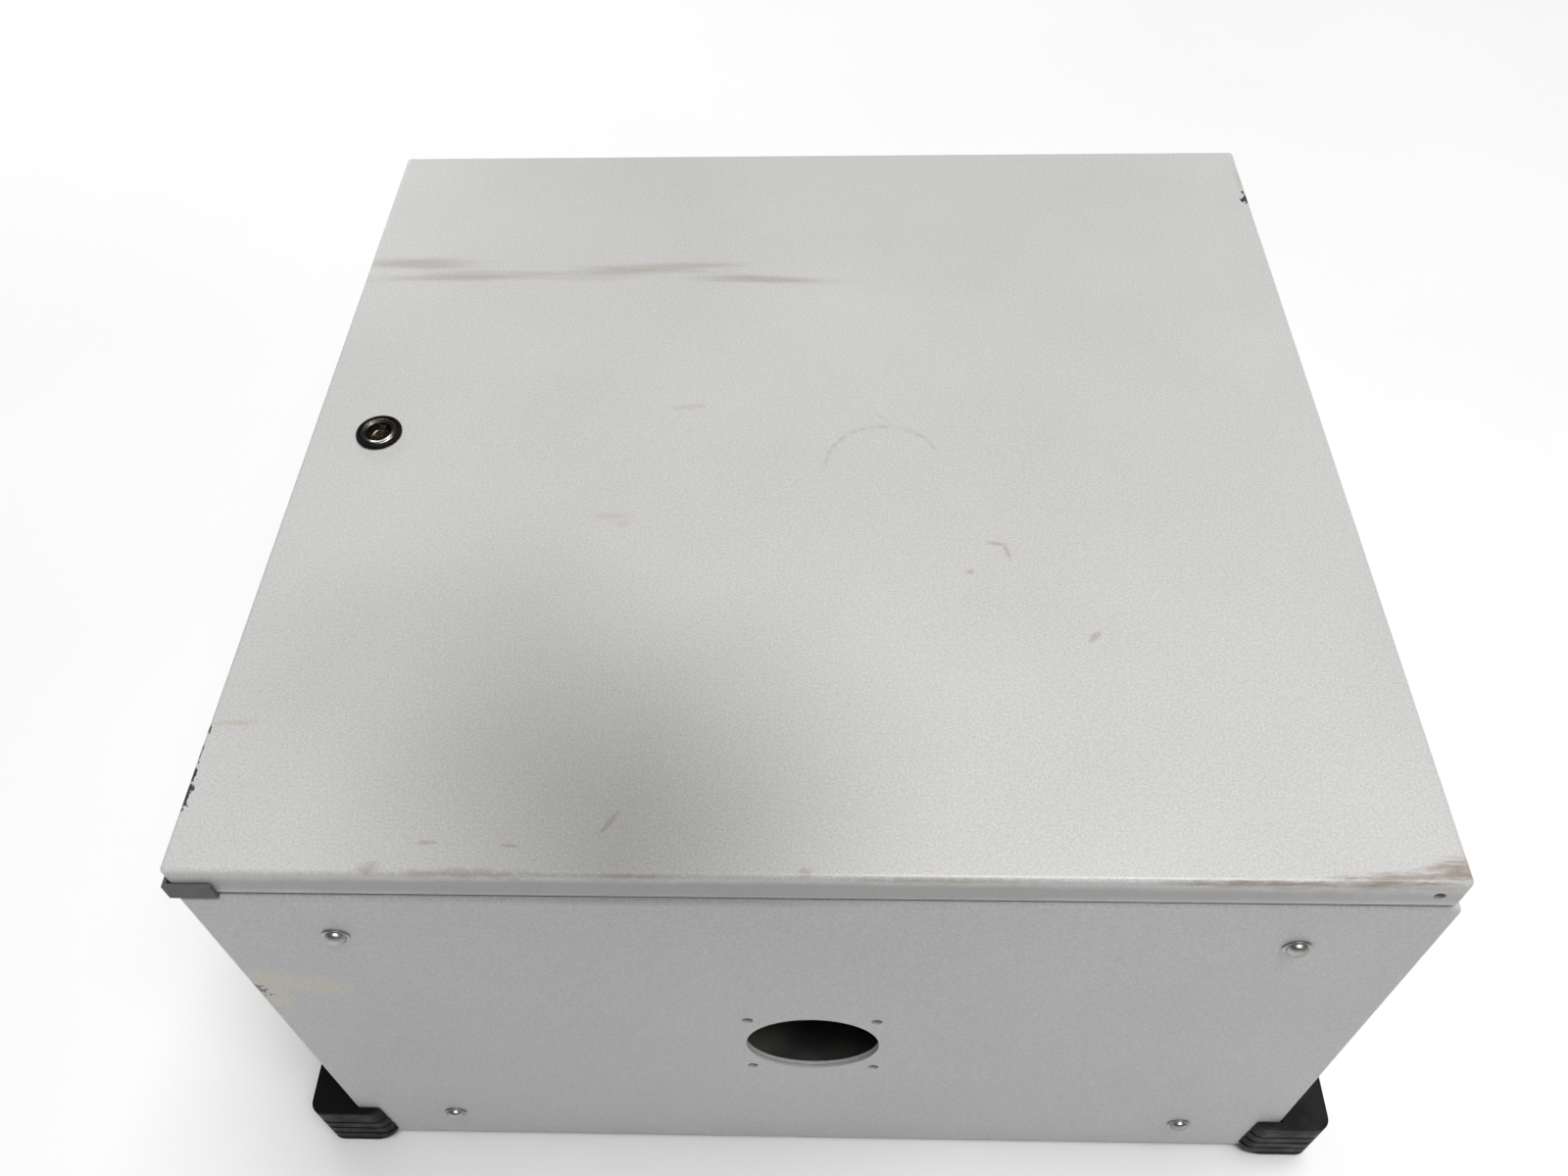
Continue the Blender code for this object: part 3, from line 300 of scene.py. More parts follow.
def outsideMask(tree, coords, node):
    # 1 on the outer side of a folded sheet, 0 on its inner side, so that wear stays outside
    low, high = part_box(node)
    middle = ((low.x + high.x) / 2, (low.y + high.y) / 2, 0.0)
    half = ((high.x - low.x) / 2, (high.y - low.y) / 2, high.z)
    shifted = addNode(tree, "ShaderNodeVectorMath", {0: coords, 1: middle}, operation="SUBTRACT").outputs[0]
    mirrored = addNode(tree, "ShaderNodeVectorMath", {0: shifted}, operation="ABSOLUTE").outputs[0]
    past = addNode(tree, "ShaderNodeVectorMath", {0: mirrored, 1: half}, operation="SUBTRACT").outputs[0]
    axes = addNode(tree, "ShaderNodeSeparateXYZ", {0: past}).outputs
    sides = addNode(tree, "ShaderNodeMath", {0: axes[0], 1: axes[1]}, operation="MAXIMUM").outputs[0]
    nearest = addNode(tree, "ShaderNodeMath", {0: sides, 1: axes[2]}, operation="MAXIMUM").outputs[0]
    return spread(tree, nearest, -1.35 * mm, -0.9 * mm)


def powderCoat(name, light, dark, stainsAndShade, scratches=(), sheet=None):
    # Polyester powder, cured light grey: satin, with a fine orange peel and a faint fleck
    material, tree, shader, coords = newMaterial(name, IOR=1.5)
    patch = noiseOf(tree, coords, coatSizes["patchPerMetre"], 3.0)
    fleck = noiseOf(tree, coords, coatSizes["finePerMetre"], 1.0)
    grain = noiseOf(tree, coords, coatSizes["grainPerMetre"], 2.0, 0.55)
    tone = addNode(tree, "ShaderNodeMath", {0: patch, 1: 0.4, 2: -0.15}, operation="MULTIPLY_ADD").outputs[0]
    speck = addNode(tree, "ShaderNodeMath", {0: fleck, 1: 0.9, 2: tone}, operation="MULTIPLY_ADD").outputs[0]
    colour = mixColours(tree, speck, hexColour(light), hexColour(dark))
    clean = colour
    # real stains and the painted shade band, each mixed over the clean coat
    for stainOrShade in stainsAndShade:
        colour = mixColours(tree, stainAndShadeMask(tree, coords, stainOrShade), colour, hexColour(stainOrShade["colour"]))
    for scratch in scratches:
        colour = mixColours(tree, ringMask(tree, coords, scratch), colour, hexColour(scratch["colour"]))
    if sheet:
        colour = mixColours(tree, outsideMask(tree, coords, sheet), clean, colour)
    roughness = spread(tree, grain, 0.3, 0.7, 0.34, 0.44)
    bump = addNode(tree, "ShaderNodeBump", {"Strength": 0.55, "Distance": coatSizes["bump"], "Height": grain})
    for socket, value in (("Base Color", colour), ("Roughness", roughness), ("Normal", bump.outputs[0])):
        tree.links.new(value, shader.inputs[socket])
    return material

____

● WORK REQUIRED: All of the material must be reproduced exactly.

● SOLUTION TO THIS PROBLEM:
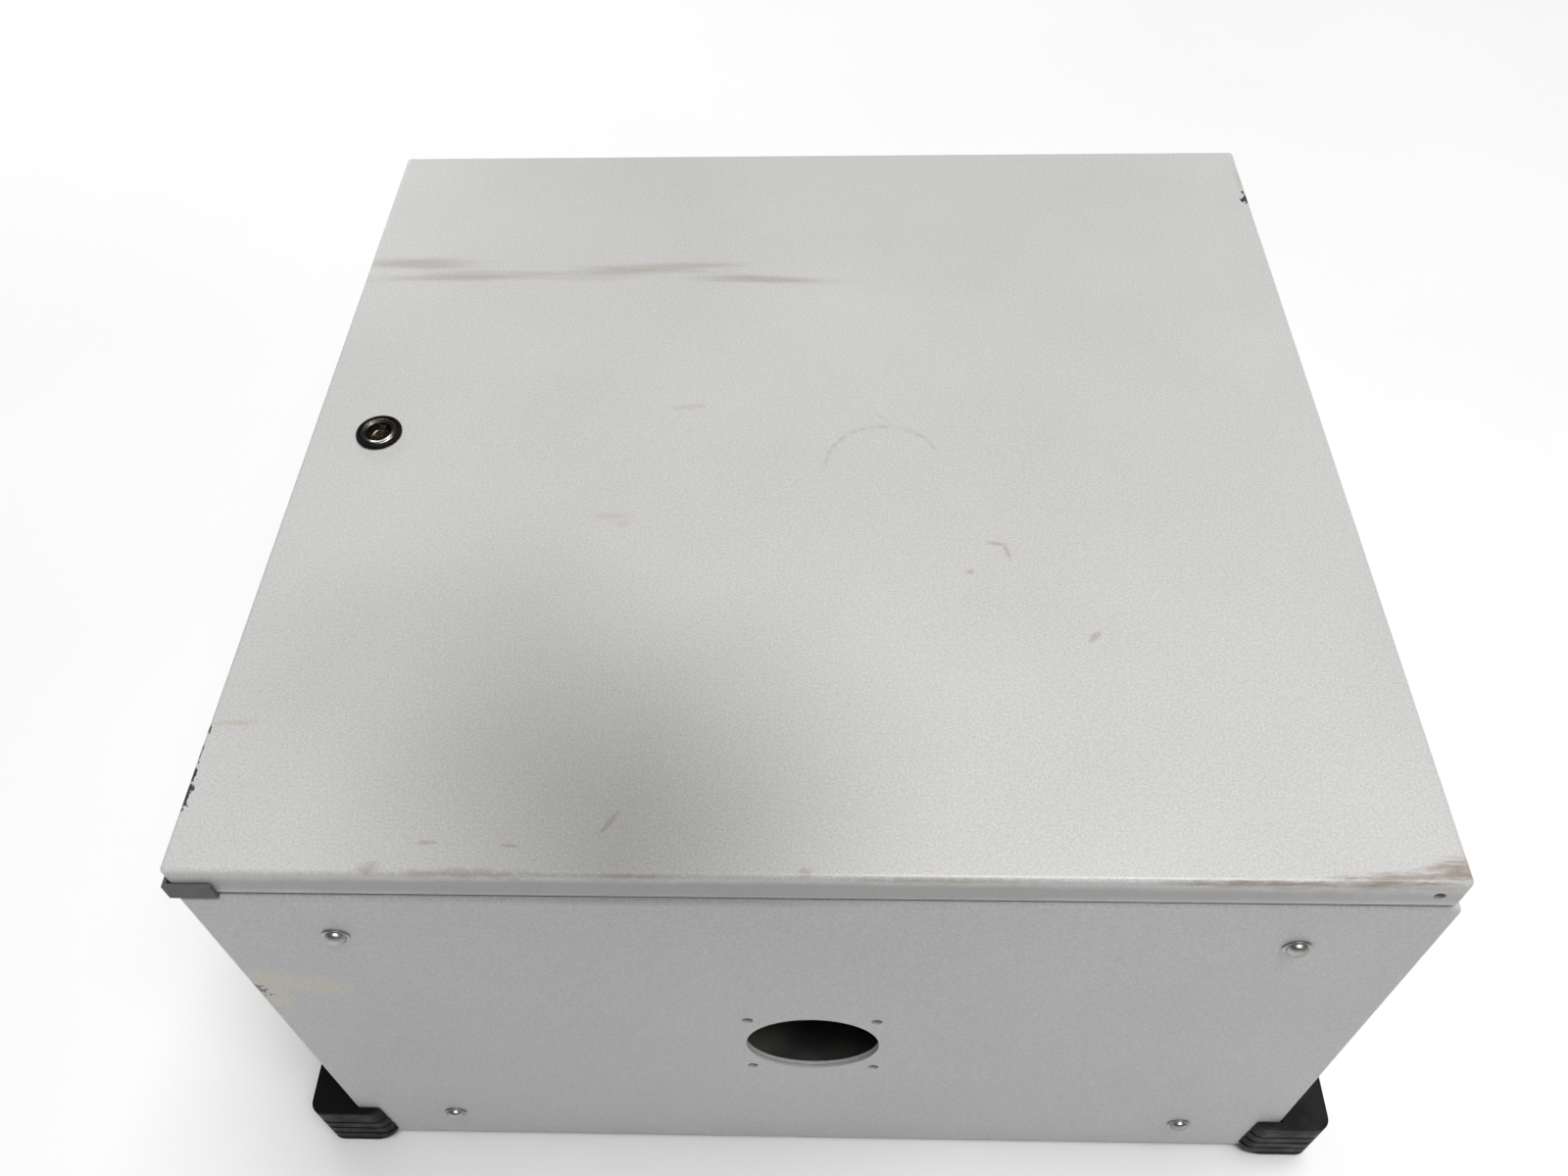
Continue the Blender code for this object: part 3, from line 300 of scene.py. More parts follow.
def outsideMask(tree, coords, node):
    # 1 on the outer side of a folded sheet, 0 on its inner side, so that wear stays outside
    low, high = part_box(node)
    middle = ((low.x + high.x) / 2, (low.y + high.y) / 2, 0.0)
    half = ((high.x - low.x) / 2, (high.y - low.y) / 2, high.z)
    shifted = addNode(tree, "ShaderNodeVectorMath", {0: coords, 1: middle}, operation="SUBTRACT").outputs[0]
    mirrored = addNode(tree, "ShaderNodeVectorMath", {0: shifted}, operation="ABSOLUTE").outputs[0]
    past = addNode(tree, "ShaderNodeVectorMath", {0: mirrored, 1: half}, operation="SUBTRACT").outputs[0]
    axes = addNode(tree, "ShaderNodeSeparateXYZ", {0: past}).outputs
    sides = addNode(tree, "ShaderNodeMath", {0: axes[0], 1: axes[1]}, operation="MAXIMUM").outputs[0]
    nearest = addNode(tree, "ShaderNodeMath", {0: sides, 1: axes[2]}, operation="MAXIMUM").outputs[0]
    return spread(tree, nearest, -1.35 * mm, -0.9 * mm)


def powderCoat(name, light, dark, stainsAndShade, scratches=(), sheet=None):
    # Polyester powder, cured light grey: satin, with a fine orange peel and a faint fleck
    material, tree, shader, coords = newMaterial(name, IOR=1.5)
    patch = noiseOf(tree, coords, coatSizes["patchPerMetre"], 3.0)
    fleck = noiseOf(tree, coords, coatSizes["finePerMetre"], 1.0)
    grain = noiseOf(tree, coords, coatSizes["grainPerMetre"], 2.0, 0.55)
    tone = addNode(tree, "ShaderNodeMath", {0: patch, 1: 0.4, 2: -0.15}, operation="MULTIPLY_ADD").outputs[0]
    speck = addNode(tree, "ShaderNodeMath", {0: fleck, 1: 0.9, 2: tone}, operation="MULTIPLY_ADD").outputs[0]
    colour = mixColours(tree, speck, hexColour(light), hexColour(dark))
    clean = colour
    # real stains and the painted shade band, each mixed over the clean coat
    for stainOrShade in stainsAndShade:
        colour = mixColours(tree, stainAndShadeMask(tree, coords, stainOrShade), colour, hexColour(stainOrShade["colour"]))
    for scratch in scratches:
        colour = mixColours(tree, ringMask(tree, coords, scratch), colour, hexColour(scratch["colour"]))
    if sheet:
        colour = mixColours(tree, outsideMask(tree, coords, sheet), clean, colour)
    roughness = spread(tree, grain, 0.3, 0.7, 0.34, 0.44)
    bump = addNode(tree, "ShaderNodeBump", {"Strength": 0.55, "Distance": coatSizes["bump"], "Height": grain})
    for socket, value in (("Base Color", colour), ("Roughness", roughness), ("Normal", bump.outputs[0])):
        tree.links.new(value, shader.inputs[socket])
    return material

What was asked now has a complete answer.